The Seattle Home Show 2 opens Thursday for four days at Qwest Field Event Center, where nearly 500 vendors will court you with the latest home technology, offer comparison shopping if you’re about to start a home renovation or convince you to pick up their art for your walls. The show will have options like a drying cabinet by manufacturer ASKO that can be used for clothes, shoes or gloves. A Wolf warming drawer can be used in an indoor or outdoor kitchen. The drawer also can be used as a bathroom towel warmer.

But the home show isn’t just geared toward single-family houses. Many vendors also can help condo owners, said Barbara Bratsberg, show spokeswoman.

“We’re trying to remind people with condos there are many things at the show that are as appropriate for them as there are for single-family homeowners,” she said. Choices include “many decorating things like blinds and paint and inexpensive things they can do to make dramatic changes with very little investment.”

Seattle Home Show 2


The show will run 10 a.m.-8:30 p.m. Thursday-Oct. 14 and 10 a.m.-6 p.m. Oct. 15 at Qwest Field Event Center, 1000 Occidental Ave. S. in Seattle.

Tickets are $9 adults, $6 seniors 60 and older, $3 ages 7-15. Kids under 7 free. Attendees who register at the door will be able to visit the show a second day for free.

For more information, a $2 coupon or directions to the show, go to www.seattlehomeshow.com.

Plumbing companies can help with bathroom renovations or garden experts can teach you how to start a container garden.

Condo owners also will see washers and dryers that are designed to look more stylish for people who can’t hide their laundry area.

The show continues to focus on green building with environmentally friendly vendors.

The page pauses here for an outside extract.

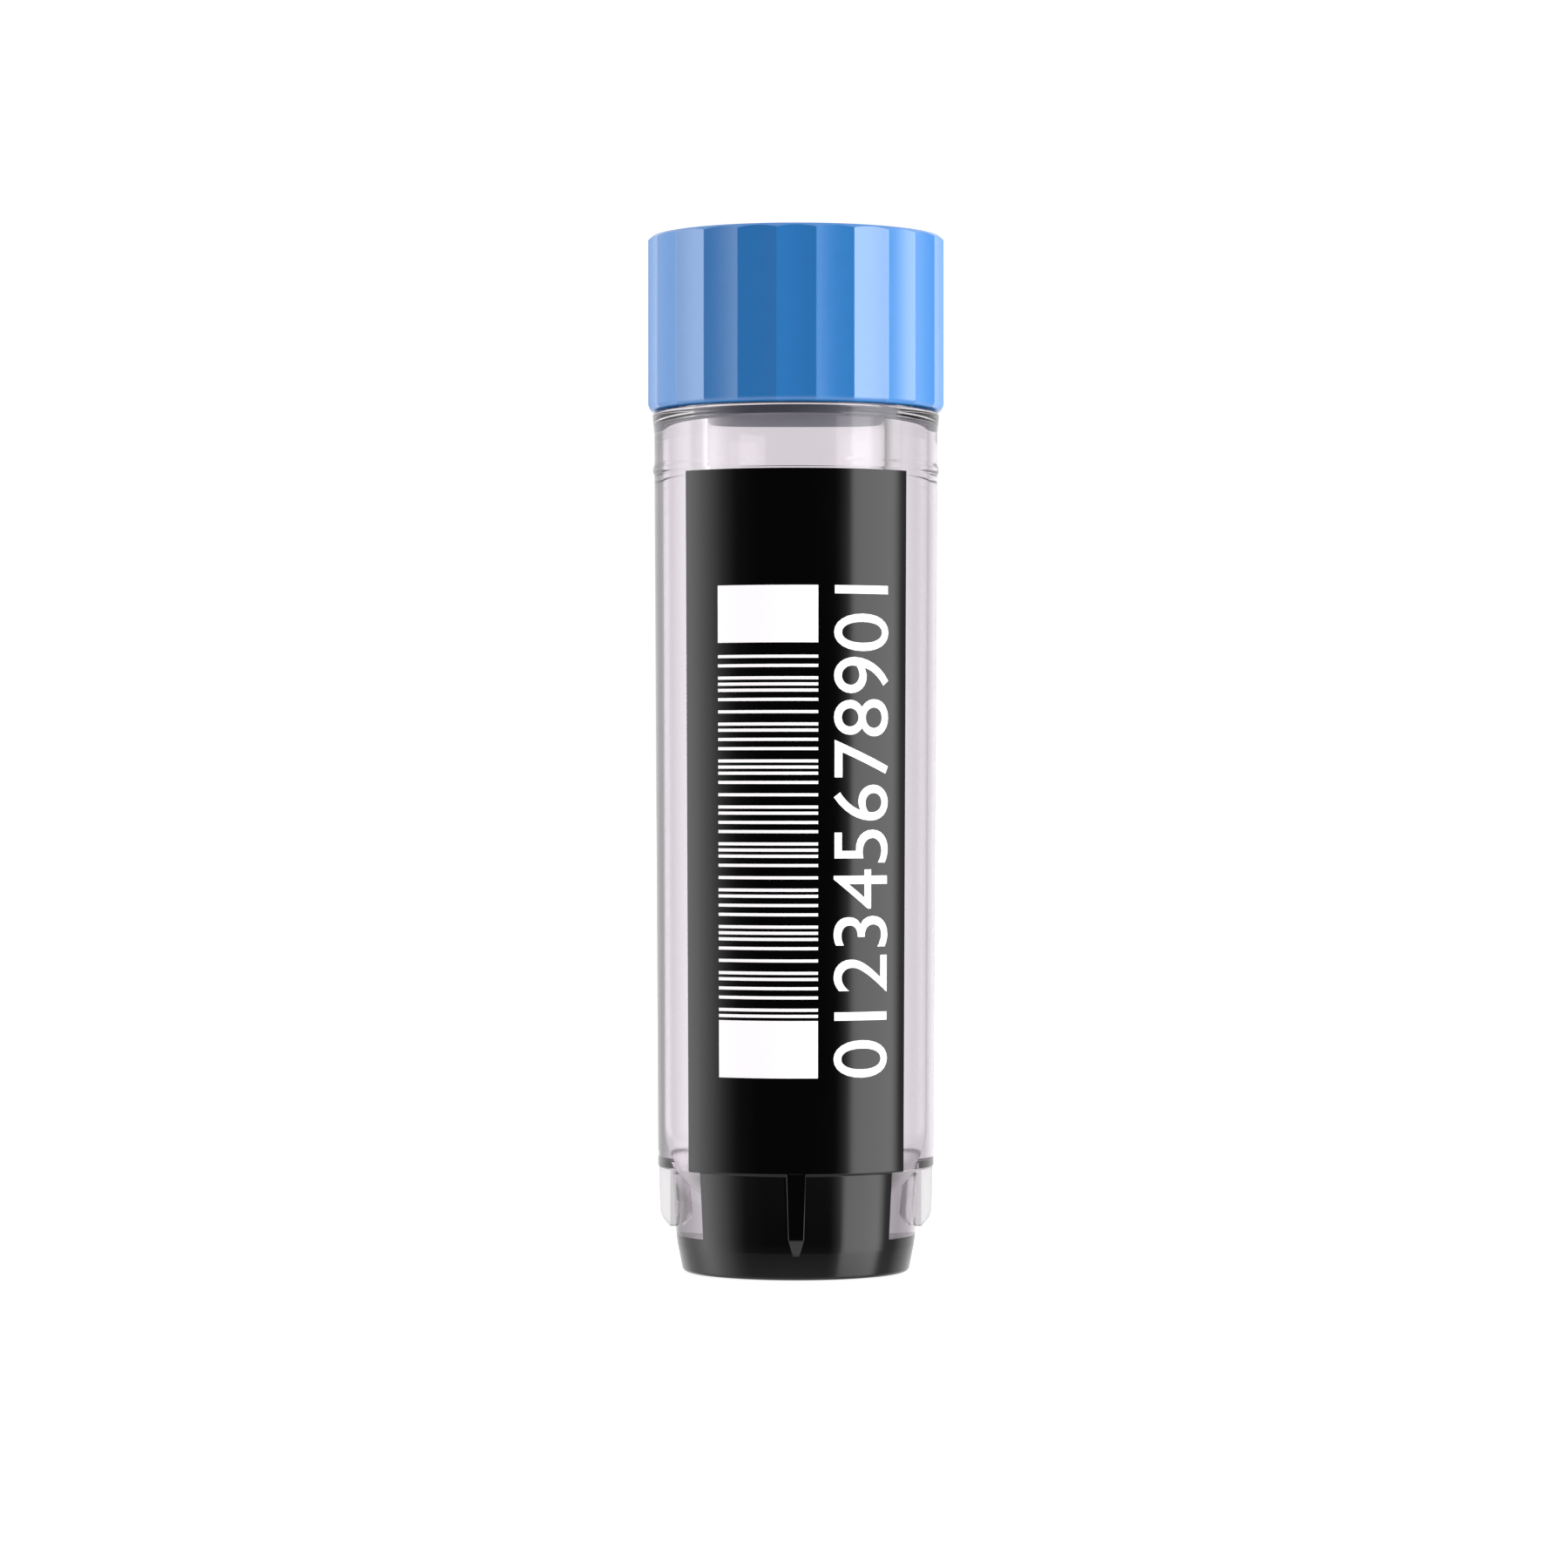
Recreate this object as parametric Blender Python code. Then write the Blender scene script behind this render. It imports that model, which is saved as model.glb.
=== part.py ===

The Environmental Home Center is featuring a carbon “neutral” wood-burning stove which burns in a manner that neutralizes the release of carbon dioxide.

You also can learn more about the Built Green program and ways to make your home more energy efficient and improve its air quality.

The Masters Builders Association of King and Snohomish counties and other vendors will again host several seminars on home improvement.